##### Data extract

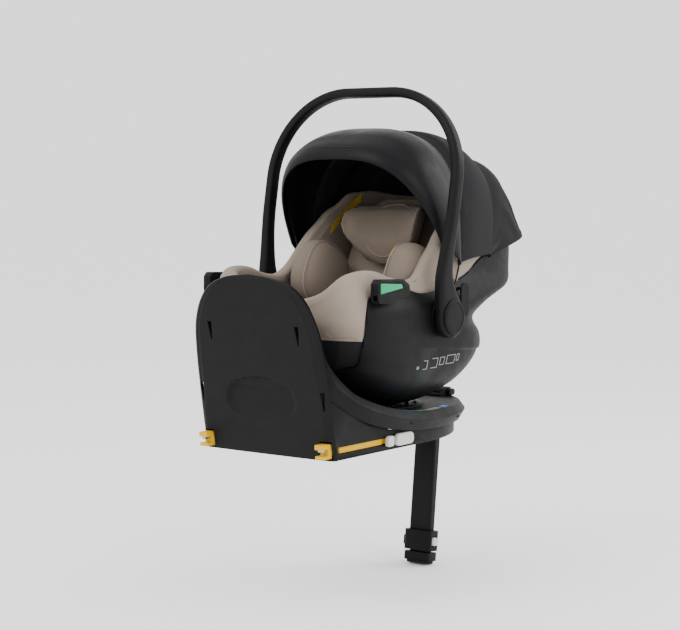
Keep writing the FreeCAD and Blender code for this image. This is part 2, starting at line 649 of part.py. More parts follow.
HUB_IN, HUB_THICK, RECESS_FROM, BUTTON_FROM, BUTTON_THICK = 205.5, 21, 219.2, 223.0, 7
ends = across_hub("hub", "Sizes.hub_radius", HUB_IN, HUB_THICK)
bores = across_hub("hub_bore", STUB_RADIUS + 0.05, 200, 30)
recesses = across_hub("hub_recess", "Sizes.hub_button_radius + 0.5", RECESS_FROM, 10)
node("carry_handle", cut("handle", fuse("handle_solid", handle_body, *ends), *bores, *recesses))
button = round_bar("hub_button", "Sizes.hub_button_radius", BUTTON_THICK,
                   at(BUTTON_FROM, hub_y, hub_z, about_y(90)))
button_face = BUTTON_FROM + BUTTON_THICK - 0.5
both_sides("handle_button", fillet("hub_button_round", button, 2.0, lambda e: e.BoundBox.XMin > button_face))

# ---------------------------------------------------------------- canopy: turned profiles about the pivot line
canopy_at = Placement(V(0, pivot_y, pivot_z), Rotation())


def arch_line(radius, half_width, share):
    """Superellipse over the pivot line, stopped at share of its half width."""
    steps = [-share * math.cos(i * math.pi / 16) for i in range(17)]
    return [V(half_width * s, radius * (1 - abs(s) ** 3) ** (1 / 3), 0) for s in steps]


def arch(name, radius, half_width, thick, first, last, share):
    """Part of a turned arch, swept from angle first to last, head end positive."""
    body = doc.addObject("PartDesign::Body", name)
    outer = arch_line(radius, half_width, share)
    inner = arch_line(radius - thick, half_width - thick, share)
    edges = []
    for points in (outer, inner):
        curve = Part.BSplineCurve()
        curve.interpolate(points)
        edges.append(curve)
    edges.append(Part.LineSegment(outer[0], inner[0]))
    edges.append(Part.LineSegment(outer[-1], inner[-1]))
    turn = body.newObject("PartDesign::Revolution", "turn")
    turn.Profile = sketch(body, "XZ_Plane", edges)
    turn.ReferenceAxis = (turn.Profile[0], ["H_Axis"])
    turn.Angle = last - first
    body.Tip = turn
    body.Placement = canopy_at.multiply(at(turn=about_x(-last)))
    return body


def bow(name, radius, half_width, angle):
    """Thin hoop with an eyelet on each end that turns on the canopy's peg."""
    thick = size("bow_thick")
    hoop = arch(f"{name}_hoop", radius, half_width, thick, angle - 1, angle + 1, 0.999999)
    edge = half_width - thick
    eyelets = [round_bar(f"{name}_eyelet{i}", 8, thick, at(x, pivot_y, pivot_z, about_y(90)))
               for i, x in enumerate((edge, -half_width))]
    bores = [round_bar(f"{name}_bore{i}", PEG_RADIUS + 0.05, 20, at(x - 8, pivot_y, pivot_z, about_y(90)))
             for i, x in enumerate((edge, -half_width))]
    return cut(name, fuse(f"{name}_solid", hoop, *eyelets), *bores)


visor_r, visor_half = size("visor_radius"), size("canopy_half")
node("canopy_front_bow", bow("front_bow", size("front_bow_radius"), size("front_bow_half"), -27))
node("canopy_middle_bow", bow("middle_bow", size("middle_bow_radius"), size("middle_bow_half"), 22))
node("canopy_visor", arch("visor", visor_r, visor_half, size("visor_thick"), -31, 5.5, 0.982))
node("canopy_fabric", arch("fabric", visor_r - 1, visor_half - 1, size("fabric_thick"), 6, 50, 0.975))

doc.recompute()
for made in doc.Objects:
    if "Invalid" in made.State or "Error" in made.State:
        raise RuntimeError(f"{made.Label}: {made.State}")
for part in nodes:
    if part.Shape.isNull() or not part.Shape.isValid() or not part.Shape.Solids:
        raise RuntimeError(f"{part.Label}: its shape is null or not valid")
    part.Shape.exportStep(f"parts/{part.Label}.step")
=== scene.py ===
"""Looks for the infant car seat: shells, soft goods, materials, light and camera round the fixed frame."""
import math

import bpy
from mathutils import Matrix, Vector


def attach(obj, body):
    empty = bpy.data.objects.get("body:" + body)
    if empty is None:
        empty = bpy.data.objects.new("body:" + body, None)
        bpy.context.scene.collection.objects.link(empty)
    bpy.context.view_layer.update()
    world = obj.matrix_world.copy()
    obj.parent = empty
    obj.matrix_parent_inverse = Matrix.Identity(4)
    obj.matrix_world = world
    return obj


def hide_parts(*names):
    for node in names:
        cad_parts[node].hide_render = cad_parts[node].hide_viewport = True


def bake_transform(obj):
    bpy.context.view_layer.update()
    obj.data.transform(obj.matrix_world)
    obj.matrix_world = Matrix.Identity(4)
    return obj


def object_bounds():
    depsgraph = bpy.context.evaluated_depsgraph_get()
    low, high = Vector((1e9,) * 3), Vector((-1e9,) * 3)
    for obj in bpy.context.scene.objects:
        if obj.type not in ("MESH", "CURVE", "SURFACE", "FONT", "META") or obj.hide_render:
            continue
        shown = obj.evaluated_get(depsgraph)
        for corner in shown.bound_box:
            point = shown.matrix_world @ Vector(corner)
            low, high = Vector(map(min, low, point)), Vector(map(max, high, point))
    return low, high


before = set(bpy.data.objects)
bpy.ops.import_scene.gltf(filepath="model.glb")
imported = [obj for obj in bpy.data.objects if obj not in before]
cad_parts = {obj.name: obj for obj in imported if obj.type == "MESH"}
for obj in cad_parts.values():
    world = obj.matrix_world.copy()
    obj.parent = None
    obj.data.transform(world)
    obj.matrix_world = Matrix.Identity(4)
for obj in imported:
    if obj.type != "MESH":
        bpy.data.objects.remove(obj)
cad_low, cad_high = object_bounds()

MM = 0.001
SIDES = (("left", 1), ("right", -1))


# ---------------------------------------------------------------- helpers: selection, modifiers, hand-over
def deselect():
    if bpy.context.object and bpy.context.object.mode != "OBJECT":
        bpy.ops.object.mode_set(mode="OBJECT")
    bpy.ops.object.select_all(action="DESELECT")


def pick(obj):
    deselect()
    obj.select_set(True)
    bpy.context.view_layer.objects.active = obj
    return obj


def modify(obj, kind, **settings):
    """Adds a modifier and applies it at once."""
    pick(obj)
    made = obj.modifiers.new(kind.lower(), kind)
    for key, value in settings.items():
        setattr(made, key, value)
    bpy.ops.object.modifier_apply(modifier=made.name)
    return obj


def rounder(obj, levels=1):
    return modify(obj, "SUBSURF", levels=levels, render_levels=levels)


def bevelled(obj, width, segments=3, angle=32):
    return modify(obj, "BEVEL", width=width * MM, segments=segments, limit_method="ANGLE",
                  angle_limit=math.radians(angle), miter_outer="MITER_ARC", use_clamp_overlap=True)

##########

Task brief:
Print the whole listing again, exactly.

Output below:
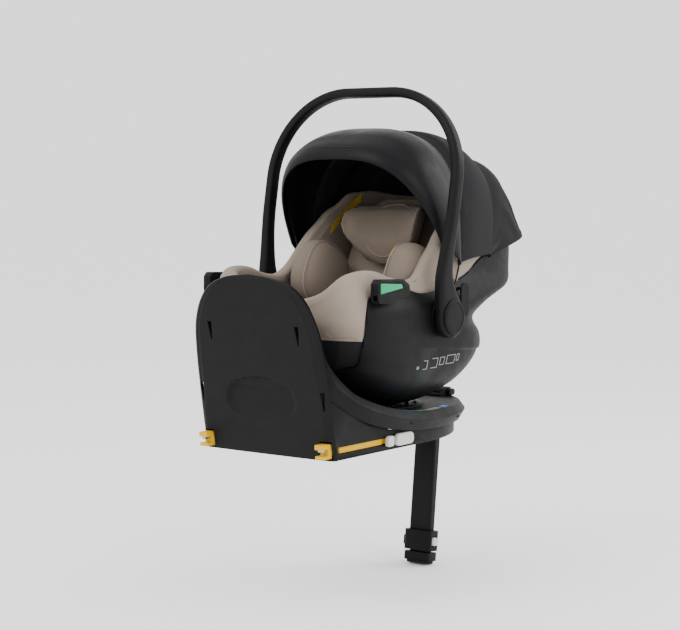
Keep writing the FreeCAD and Blender code for this image. This is part 2, starting at line 649 of part.py. More parts follow.
HUB_IN, HUB_THICK, RECESS_FROM, BUTTON_FROM, BUTTON_THICK = 205.5, 21, 219.2, 223.0, 7
ends = across_hub("hub", "Sizes.hub_radius", HUB_IN, HUB_THICK)
bores = across_hub("hub_bore", STUB_RADIUS + 0.05, 200, 30)
recesses = across_hub("hub_recess", "Sizes.hub_button_radius + 0.5", RECESS_FROM, 10)
node("carry_handle", cut("handle", fuse("handle_solid", handle_body, *ends), *bores, *recesses))
button = round_bar("hub_button", "Sizes.hub_button_radius", BUTTON_THICK,
                   at(BUTTON_FROM, hub_y, hub_z, about_y(90)))
button_face = BUTTON_FROM + BUTTON_THICK - 0.5
both_sides("handle_button", fillet("hub_button_round", button, 2.0, lambda e: e.BoundBox.XMin > button_face))

# ---------------------------------------------------------------- canopy: turned profiles about the pivot line
canopy_at = Placement(V(0, pivot_y, pivot_z), Rotation())


def arch_line(radius, half_width, share):
    """Superellipse over the pivot line, stopped at share of its half width."""
    steps = [-share * math.cos(i * math.pi / 16) for i in range(17)]
    return [V(half_width * s, radius * (1 - abs(s) ** 3) ** (1 / 3), 0) for s in steps]


def arch(name, radius, half_width, thick, first, last, share):
    """Part of a turned arch, swept from angle first to last, head end positive."""
    body = doc.addObject("PartDesign::Body", name)
    outer = arch_line(radius, half_width, share)
    inner = arch_line(radius - thick, half_width - thick, share)
    edges = []
    for points in (outer, inner):
        curve = Part.BSplineCurve()
        curve.interpolate(points)
        edges.append(curve)
    edges.append(Part.LineSegment(outer[0], inner[0]))
    edges.append(Part.LineSegment(outer[-1], inner[-1]))
    turn = body.newObject("PartDesign::Revolution", "turn")
    turn.Profile = sketch(body, "XZ_Plane", edges)
    turn.ReferenceAxis = (turn.Profile[0], ["H_Axis"])
    turn.Angle = last - first
    body.Tip = turn
    body.Placement = canopy_at.multiply(at(turn=about_x(-last)))
    return body


def bow(name, radius, half_width, angle):
    """Thin hoop with an eyelet on each end that turns on the canopy's peg."""
    thick = size("bow_thick")
    hoop = arch(f"{name}_hoop", radius, half_width, thick, angle - 1, angle + 1, 0.999999)
    edge = half_width - thick
    eyelets = [round_bar(f"{name}_eyelet{i}", 8, thick, at(x, pivot_y, pivot_z, about_y(90)))
               for i, x in enumerate((edge, -half_width))]
    bores = [round_bar(f"{name}_bore{i}", PEG_RADIUS + 0.05, 20, at(x - 8, pivot_y, pivot_z, about_y(90)))
             for i, x in enumerate((edge, -half_width))]
    return cut(name, fuse(f"{name}_solid", hoop, *eyelets), *bores)


visor_r, visor_half = size("visor_radius"), size("canopy_half")
node("canopy_front_bow", bow("front_bow", size("front_bow_radius"), size("front_bow_half"), -27))
node("canopy_middle_bow", bow("middle_bow", size("middle_bow_radius"), size("middle_bow_half"), 22))
node("canopy_visor", arch("visor", visor_r, visor_half, size("visor_thick"), -31, 5.5, 0.982))
node("canopy_fabric", arch("fabric", visor_r - 1, visor_half - 1, size("fabric_thick"), 6, 50, 0.975))

doc.recompute()
for made in doc.Objects:
    if "Invalid" in made.State or "Error" in made.State:
        raise RuntimeError(f"{made.Label}: {made.State}")
for part in nodes:
    if part.Shape.isNull() or not part.Shape.isValid() or not part.Shape.Solids:
        raise RuntimeError(f"{part.Label}: its shape is null or not valid")
    part.Shape.exportStep(f"parts/{part.Label}.step")
=== scene.py ===
"""Looks for the infant car seat: shells, soft goods, materials, light and camera round the fixed frame."""
import math

import bpy
from mathutils import Matrix, Vector


def attach(obj, body):
    empty = bpy.data.objects.get("body:" + body)
    if empty is None:
        empty = bpy.data.objects.new("body:" + body, None)
        bpy.context.scene.collection.objects.link(empty)
    bpy.context.view_layer.update()
    world = obj.matrix_world.copy()
    obj.parent = empty
    obj.matrix_parent_inverse = Matrix.Identity(4)
    obj.matrix_world = world
    return obj


def hide_parts(*names):
    for node in names:
        cad_parts[node].hide_render = cad_parts[node].hide_viewport = True


def bake_transform(obj):
    bpy.context.view_layer.update()
    obj.data.transform(obj.matrix_world)
    obj.matrix_world = Matrix.Identity(4)
    return obj


def object_bounds():
    depsgraph = bpy.context.evaluated_depsgraph_get()
    low, high = Vector((1e9,) * 3), Vector((-1e9,) * 3)
    for obj in bpy.context.scene.objects:
        if obj.type not in ("MESH", "CURVE", "SURFACE", "FONT", "META") or obj.hide_render:
            continue
        shown = obj.evaluated_get(depsgraph)
        for corner in shown.bound_box:
            point = shown.matrix_world @ Vector(corner)
            low, high = Vector(map(min, low, point)), Vector(map(max, high, point))
    return low, high


before = set(bpy.data.objects)
bpy.ops.import_scene.gltf(filepath="model.glb")
imported = [obj for obj in bpy.data.objects if obj not in before]
cad_parts = {obj.name: obj for obj in imported if obj.type == "MESH"}
for obj in cad_parts.values():
    world = obj.matrix_world.copy()
    obj.parent = None
    obj.data.transform(world)
    obj.matrix_world = Matrix.Identity(4)
for obj in imported:
    if obj.type != "MESH":
        bpy.data.objects.remove(obj)
cad_low, cad_high = object_bounds()

MM = 0.001
SIDES = (("left", 1), ("right", -1))


# ---------------------------------------------------------------- helpers: selection, modifiers, hand-over
def deselect():
    if bpy.context.object and bpy.context.object.mode != "OBJECT":
        bpy.ops.object.mode_set(mode="OBJECT")
    bpy.ops.object.select_all(action="DESELECT")


def pick(obj):
    deselect()
    obj.select_set(True)
    bpy.context.view_layer.objects.active = obj
    return obj


def modify(obj, kind, **settings):
    """Adds a modifier and applies it at once."""
    pick(obj)
    made = obj.modifiers.new(kind.lower(), kind)
    for key, value in settings.items():
        setattr(made, key, value)
    bpy.ops.object.modifier_apply(modifier=made.name)
    return obj


def rounder(obj, levels=1):
    return modify(obj, "SUBSURF", levels=levels, render_levels=levels)


def bevelled(obj, width, segments=3, angle=32):
    return modify(obj, "BEVEL", width=width * MM, segments=segments, limit_method="ANGLE",
                  angle_limit=math.radians(angle), miter_outer="MITER_ARC", use_clamp_overlap=True)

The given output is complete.